Greek director Yorgos Lanthimos’ paints this canvas with his instincts and diligently with a dominating ensemble of women lead by Olivia Colman, Emma Stone, and Rachel Weisz. It’s backstabbing eroticism at it’s finest and what’s even more enticing is this story is somewhat true with some obvious added creative flair. Queen Anne (Olivia Colman) was a real person who momentarily ran things while England was at war with France during the 1700s, who was very much captivated by her confidante and lover, Sarah Duchess of Marlborough (Rachel Weisz). But once, Abby (Emma Stone) enters the playing field, she inevitably and tenaciously holds the metaphoric ball of power in her court. Betrothed to reluctantly be married in order to secure a seat as a lady in the queen’s court. She goes to great lengths to reserve her power in very convoluted ways so much it makes sense why Lanthimos’ enforced that notion with the brilliance of using a fisheye lens to disorient a world so renowned for it’s prim and proper pretenses of societal obedience. Looks can always be deceiving.

At times it really does feel like you’re watching an elaborate chess match with quick wit and sassy commentary, but perhaps it’s really women being women illustrating the need to be seen, heard, and challenged. For instance, when Sarah comments on Queen Anne’s makeup and says she looks like a badger. It immediately opens the gate in terms of how bluntness becomes the thread of how this particular breed of women operate. It’s what these three characters share in their own unique ways throughout the story and it’s empowering and enriching to see this play out on the screen.

As these intriguing triangular, intersecting relationships develop it almost becomes impossible to root for a single character because everyone’s motive is diverse with complexity. Ephemerally becoming its own kind of Shakespearean entity. And yet, Olivia Coleman steals the show and rightly deservingly won an Oscar for such a spellbinding performance. Her range of emotions go from 0 to 100 in a nanosecond carefully embodying the persona of a clueless queen whose authority shadows the story like the slow, yet delicate anthesis of an English primrose. As visually illustrated in the final scene of the film, we have an incredible superimposed image of Abigail and Anne’s faces layered in with the rabbits, which reveal exactly what Abigail is in the hierarchy of power. She is a helpless pet within the queen’s court, which is ironic because initially Abigail’s interest in the queen’s rabbits is what sparked her position and completely altered it.

THE FAVOURITE has the most exceptionally pleasing, subtle message I’ve seen on the big screen since Orson Welles’ CITIZEN KANE. Yeah, that’s an enormous compliment but there’s truth in it. In essence this Lanthimos’ rosebud or perhaps even Andrzej Wajda’s DANTON which I highly recommend for any cinephile out there because it’s also a period piece about corruption and power during the French revolution. All hail! Stories infused with strong themes such as power and revenge always get a good movie crowd to the theaters and I’m always drawn to them because my inquisitive nature lives in a world where power if fought over every single day. I feel like it’s a wheel house for anybody to fantasize about because it connects us cunningly to a fictional world when it parallels as an everyday occurrence in for example a capitalist society just simply masked in virtue of multiplicity. How prevalently charming. Yet, certainly stands among great films when imagination is at play. It’s in great company with such films as Sally Potter’s adaptation of Virginia Woolf’s ORLANDO. Given the context of sexual identity, the story also had a playful tone and went far and wide with costume and set design and of course the glue who held it all together; Tilda Swinton.
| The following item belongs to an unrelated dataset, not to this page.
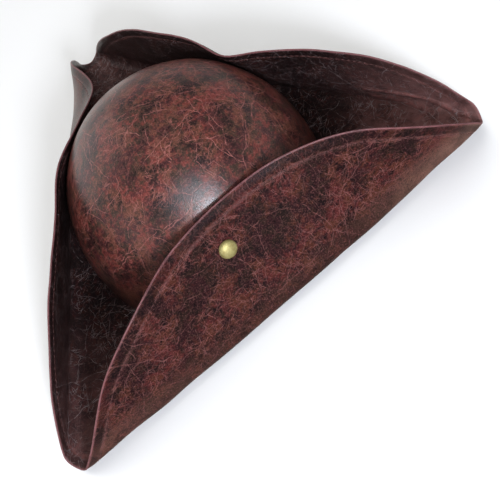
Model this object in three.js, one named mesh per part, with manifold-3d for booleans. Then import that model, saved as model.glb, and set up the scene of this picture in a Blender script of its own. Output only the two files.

My mind kind of went on a spirally, spastic tangent with the comparison of films, but it’s simply a good feeling when you watch something witty and brazen. I love that this film challenges you to see beyond the surface and deeper into a scathing message about the complacency of power. It ignites a fire of thoughts and introspection of the here and now at least that’s how I viewed it. The nature of people always appears to lean in the direction of control which gives the illusion of complete domination. I get this film may not be for everyone, but looking at it through the lens of art and parody it shines oh so bright.